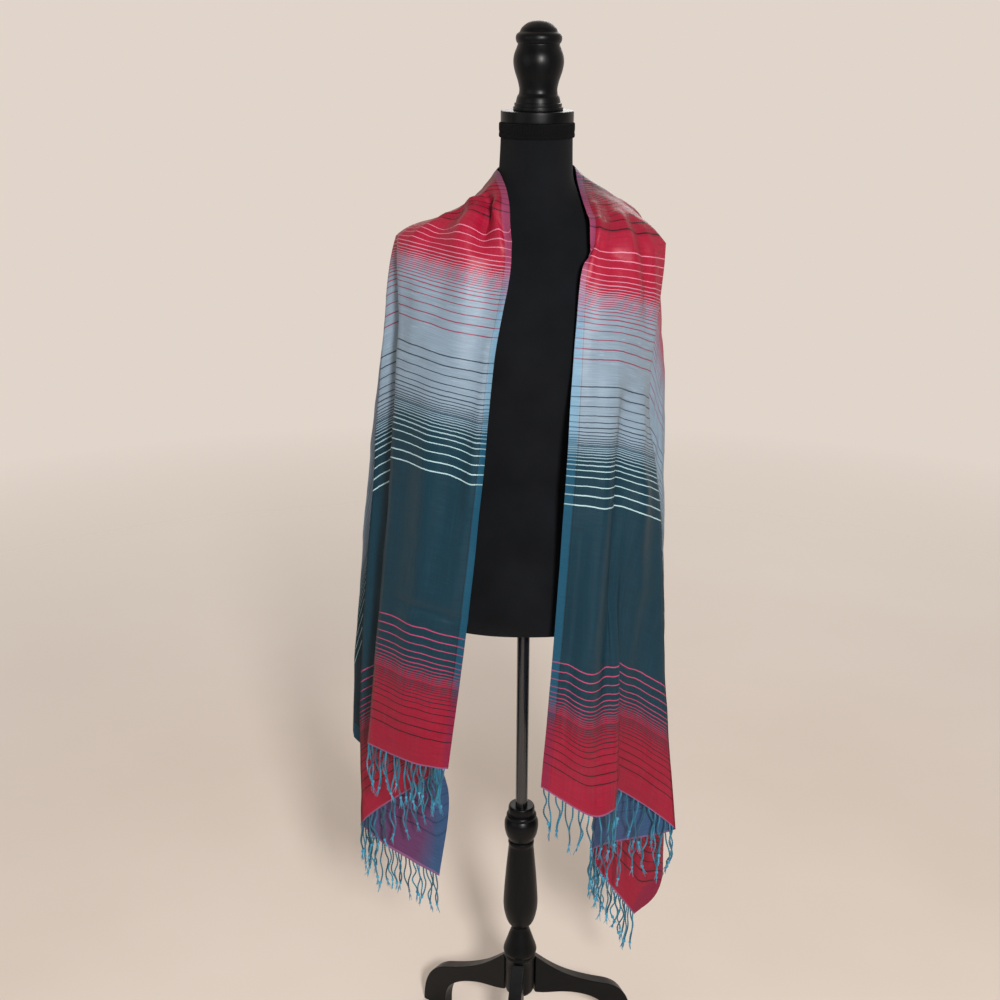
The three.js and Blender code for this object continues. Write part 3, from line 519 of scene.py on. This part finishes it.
    # the very end of the weave, where only the warp runs on
    rim = t.math("LESS_THAN", t.math("SUBTRACT", HALF, t.math("ABSOLUTE", sm)), 2.4)
    color = t.mix(t.math("MULTIPLY", rim, 0.8), color, linear(128, 84, 122))
    n = t.nodes.new("ShaderNodeVectorMath")
    n.operation = "SCALE"
    t.put(n.inputs[0], color)
    t.put(n.inputs["Scale"], shade)
    t.to("Base Color", n.outputs[0])
    # plain weave and the little puckers between its lines
    wefts = t.math("SINE", t.math("MULTIPLY", sm, 2 * math.pi / 0.62))
    warps = t.math("SINE", t.math("MULTIPLY", vm, 2 * math.pi / 0.55))
    weave = t.math("ADD", t.math("MULTIPLY", wefts, 0.5), t.math("MULTIPLY", warps, 0.5))
    pucker = t.noise(t.vector(t.math("MULTIPLY", s, 120.0), t.math("MULTIPLY", v, 46.0)), 1.0, 3.0)
    normal = t.bump(weave, 0.16, 0.0002)
    normal = t.bump(t.math("ADD", pucker, t.math("MULTIPLY", line, 0.2)), 0.3, 0.0016, normal)
    t.to("Normal", normal)
    t.to("Roughness", t.math("ADD", t.math("MULTIPLY", slub, 0.14), 0.38))
    return t.mat


cloth_face = cloth_material("shawl_face", BANDS, 12.5, False)
cloth_reverse = cloth_material("shawl_reverse", REVERSE_BANDS, 12.5, True)


def strand_material():
    t = Tree("fringe_strands", Roughness=0.55, Specular_IOR_Level=0.35, Sheen_Weight=0.15, Sheen_Roughness=0.5)
    u, w, _ = t.split(t.uv())
    tone = t.noise(t.vector(t.math("MULTIPLY", w, 31.7), t.math("MULTIPLY", u, 30.0)), 1.0, 2.0)
    # painted shade: the twisted strands get a darker teal than the loose ends, as they look in shade
    color = t.ramp(tone, [(0.3, linear(14, 70, 90)), (0.5, linear(22, 104, 132)), (0.72, linear(44, 138, 166))])
    # some ends are spun darker
    dark = t.ramp(t.noise(t.vector(t.math("MULTIPLY", w, 17.0), 0.0), 1.0, 0.0), [(0.5, 0.0), (0.62, 0.7)])
    color = t.mix(dark, color, linear(16, 50, 58))
    # loose ends past the knots carry a number over 1, and get a lighter teal than the strands, whose darker teal is
    # painted shade
    loose = t.math("GREATER_THAN", w, 1.5)
    color = t.mix(loose, color, t.ramp(tone, [(0.3, linear(28, 112, 150)), (0.7, linear(66, 166, 200))]))
    t.to("Base Color", color)
    grain = t.math("SINE", t.math("ADD", t.math("MULTIPLY", u, 5200.0), t.math("MULTIPLY", w, 40.0)))
    t.to("Normal", t.bump(grain, 0.35, 0.0002))
    return t.mat


strands_paint = strand_material()


def jersey_material():
    t = Tree("black_jersey", Roughness=0.95, Specular_IOR_Level=0.12, Sheen_Weight=0.02, Sheen_Roughness=0.6)
    at = t.place()
    x, y, z = t.split(at)
    cloud = t.noise(at, 14.0, 4.0)
    lint = t.ramp(t.noise(at, 900.0, 1.0), [(0.70, 0.0), (0.78, 1.0)])
    color = t.ramp(cloud, [(0.3, linear(8, 10, 13)), (0.7, linear(16, 18, 22))])
    t.to("Base Color", t.mix(t.math("MULTIPLY", lint, 0.12), color, linear(42, 44, 50)))
    ribs = t.math("SINE", t.math("MULTIPLY", t.math("ARCTAN2", y, x), 520.0))
    rows = t.math("SINE", t.math("MULTIPLY", z, 2 * math.pi / 0.0011))
    knit = t.bump(t.math("MULTIPLY", ribs, rows), 0.35, 0.0003)
    t.to("Normal", t.bump(cloud, 0.2, 0.002, knit))
    return t.mat


def braid_material():
    t = Tree("black_braid", Roughness=0.8, Specular_IOR_Level=0.12, Sheen_Weight=0.0)
    at = t.place()
    x, y, z = t.split(at)
    cord = t.math("SINE", t.math("ADD", t.math("MULTIPLY", t.math("ARCTAN2", y, x), 260.0), t.math("MULTIPLY", z, 3000.0)))
    t.to("Base Color", t.ramp(cord, [(0.0, linear(3, 3, 4)), (1.0, linear(13, 14, 17))]))
    t.to("Normal", t.bump(cord, 0.6, 0.0005))
    return t.mat


def lacquer_material(name, stretch):
    t = Tree(name, Roughness=0.34, Specular_IOR_Level=0.14, Coat_Weight=0.03, Coat_Roughness=0.3)
    at = t.place()
    x, y, z = t.split(at)
    grain = t.noise(t.vector(t.math("MULTIPLY", x, stretch[0]), t.math("MULTIPLY", y, stretch[1]), t.math("MULTIPLY", z, stretch[2])), 1.0, 5.0, 0.6)
    worn = t.noise(at, 55.0, 4.0)
    t.to("Base Color", t.ramp(t.math("ADD", t.math("MULTIPLY", grain, 0.7), t.math("MULTIPLY", worn, 0.3)),
                              [(0.35, linear(4, 5, 6)), (0.62, linear(9, 10, 12)), (0.8, linear(20, 21, 24))]))
    t.to("Roughness", t.math("ADD", t.math("MULTIPLY", worn, 0.22), 0.26))
    t.to("Normal", t.bump(grain, 0.16, 0.0006))
    return t.mat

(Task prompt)
Copy out the data shown above without altering anything.

(Task response)
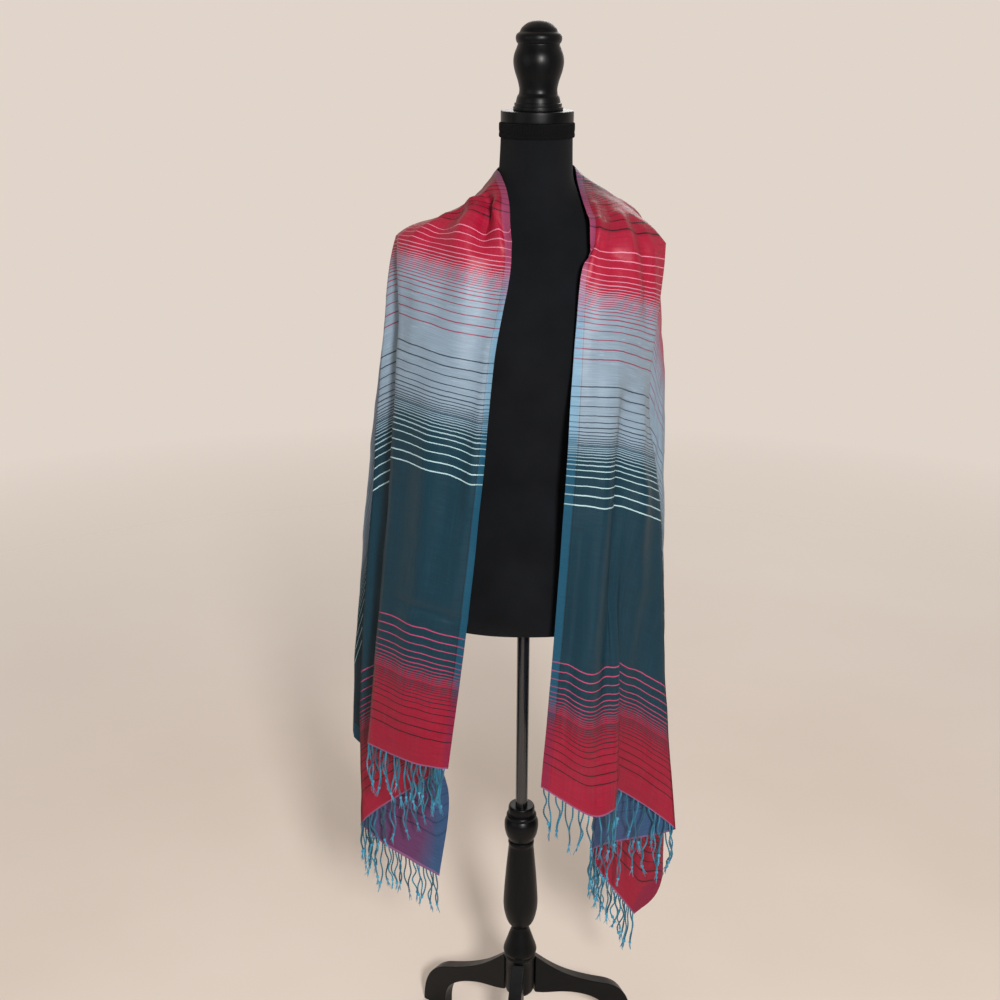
The three.js and Blender code for this object continues. Write part 3, from line 519 of scene.py on. This part finishes it.
    # the very end of the weave, where only the warp runs on
    rim = t.math("LESS_THAN", t.math("SUBTRACT", HALF, t.math("ABSOLUTE", sm)), 2.4)
    color = t.mix(t.math("MULTIPLY", rim, 0.8), color, linear(128, 84, 122))
    n = t.nodes.new("ShaderNodeVectorMath")
    n.operation = "SCALE"
    t.put(n.inputs[0], color)
    t.put(n.inputs["Scale"], shade)
    t.to("Base Color", n.outputs[0])
    # plain weave and the little puckers between its lines
    wefts = t.math("SINE", t.math("MULTIPLY", sm, 2 * math.pi / 0.62))
    warps = t.math("SINE", t.math("MULTIPLY", vm, 2 * math.pi / 0.55))
    weave = t.math("ADD", t.math("MULTIPLY", wefts, 0.5), t.math("MULTIPLY", warps, 0.5))
    pucker = t.noise(t.vector(t.math("MULTIPLY", s, 120.0), t.math("MULTIPLY", v, 46.0)), 1.0, 3.0)
    normal = t.bump(weave, 0.16, 0.0002)
    normal = t.bump(t.math("ADD", pucker, t.math("MULTIPLY", line, 0.2)), 0.3, 0.0016, normal)
    t.to("Normal", normal)
    t.to("Roughness", t.math("ADD", t.math("MULTIPLY", slub, 0.14), 0.38))
    return t.mat


cloth_face = cloth_material("shawl_face", BANDS, 12.5, False)
cloth_reverse = cloth_material("shawl_reverse", REVERSE_BANDS, 12.5, True)


def strand_material():
    t = Tree("fringe_strands", Roughness=0.55, Specular_IOR_Level=0.35, Sheen_Weight=0.15, Sheen_Roughness=0.5)
    u, w, _ = t.split(t.uv())
    tone = t.noise(t.vector(t.math("MULTIPLY", w, 31.7), t.math("MULTIPLY", u, 30.0)), 1.0, 2.0)
    # painted shade: the twisted strands get a darker teal than the loose ends, as they look in shade
    color = t.ramp(tone, [(0.3, linear(14, 70, 90)), (0.5, linear(22, 104, 132)), (0.72, linear(44, 138, 166))])
    # some ends are spun darker
    dark = t.ramp(t.noise(t.vector(t.math("MULTIPLY", w, 17.0), 0.0), 1.0, 0.0), [(0.5, 0.0), (0.62, 0.7)])
    color = t.mix(dark, color, linear(16, 50, 58))
    # loose ends past the knots carry a number over 1, and get a lighter teal than the strands, whose darker teal is
    # painted shade
    loose = t.math("GREATER_THAN", w, 1.5)
    color = t.mix(loose, color, t.ramp(tone, [(0.3, linear(28, 112, 150)), (0.7, linear(66, 166, 200))]))
    t.to("Base Color", color)
    grain = t.math("SINE", t.math("ADD", t.math("MULTIPLY", u, 5200.0), t.math("MULTIPLY", w, 40.0)))
    t.to("Normal", t.bump(grain, 0.35, 0.0002))
    return t.mat


strands_paint = strand_material()


def jersey_material():
    t = Tree("black_jersey", Roughness=0.95, Specular_IOR_Level=0.12, Sheen_Weight=0.02, Sheen_Roughness=0.6)
    at = t.place()
    x, y, z = t.split(at)
    cloud = t.noise(at, 14.0, 4.0)
    lint = t.ramp(t.noise(at, 900.0, 1.0), [(0.70, 0.0), (0.78, 1.0)])
    color = t.ramp(cloud, [(0.3, linear(8, 10, 13)), (0.7, linear(16, 18, 22))])
    t.to("Base Color", t.mix(t.math("MULTIPLY", lint, 0.12), color, linear(42, 44, 50)))
    ribs = t.math("SINE", t.math("MULTIPLY", t.math("ARCTAN2", y, x), 520.0))
    rows = t.math("SINE", t.math("MULTIPLY", z, 2 * math.pi / 0.0011))
    knit = t.bump(t.math("MULTIPLY", ribs, rows), 0.35, 0.0003)
    t.to("Normal", t.bump(cloud, 0.2, 0.002, knit))
    return t.mat


def braid_material():
    t = Tree("black_braid", Roughness=0.8, Specular_IOR_Level=0.12, Sheen_Weight=0.0)
    at = t.place()
    x, y, z = t.split(at)
    cord = t.math("SINE", t.math("ADD", t.math("MULTIPLY", t.math("ARCTAN2", y, x), 260.0), t.math("MULTIPLY", z, 3000.0)))
    t.to("Base Color", t.ramp(cord, [(0.0, linear(3, 3, 4)), (1.0, linear(13, 14, 17))]))
    t.to("Normal", t.bump(cord, 0.6, 0.0005))
    return t.mat


def lacquer_material(name, stretch):
    t = Tree(name, Roughness=0.34, Specular_IOR_Level=0.14, Coat_Weight=0.03, Coat_Roughness=0.3)
    at = t.place()
    x, y, z = t.split(at)
    grain = t.noise(t.vector(t.math("MULTIPLY", x, stretch[0]), t.math("MULTIPLY", y, stretch[1]), t.math("MULTIPLY", z, stretch[2])), 1.0, 5.0, 0.6)
    worn = t.noise(at, 55.0, 4.0)
    t.to("Base Color", t.ramp(t.math("ADD", t.math("MULTIPLY", grain, 0.7), t.math("MULTIPLY", worn, 0.3)),
                              [(0.35, linear(4, 5, 6)), (0.62, linear(9, 10, 12)), (0.8, linear(20, 21, 24))]))
    t.to("Roughness", t.math("ADD", t.math("MULTIPLY", worn, 0.22), 0.26))
    t.to("Normal", t.bump(grain, 0.16, 0.0006))
    return t.mat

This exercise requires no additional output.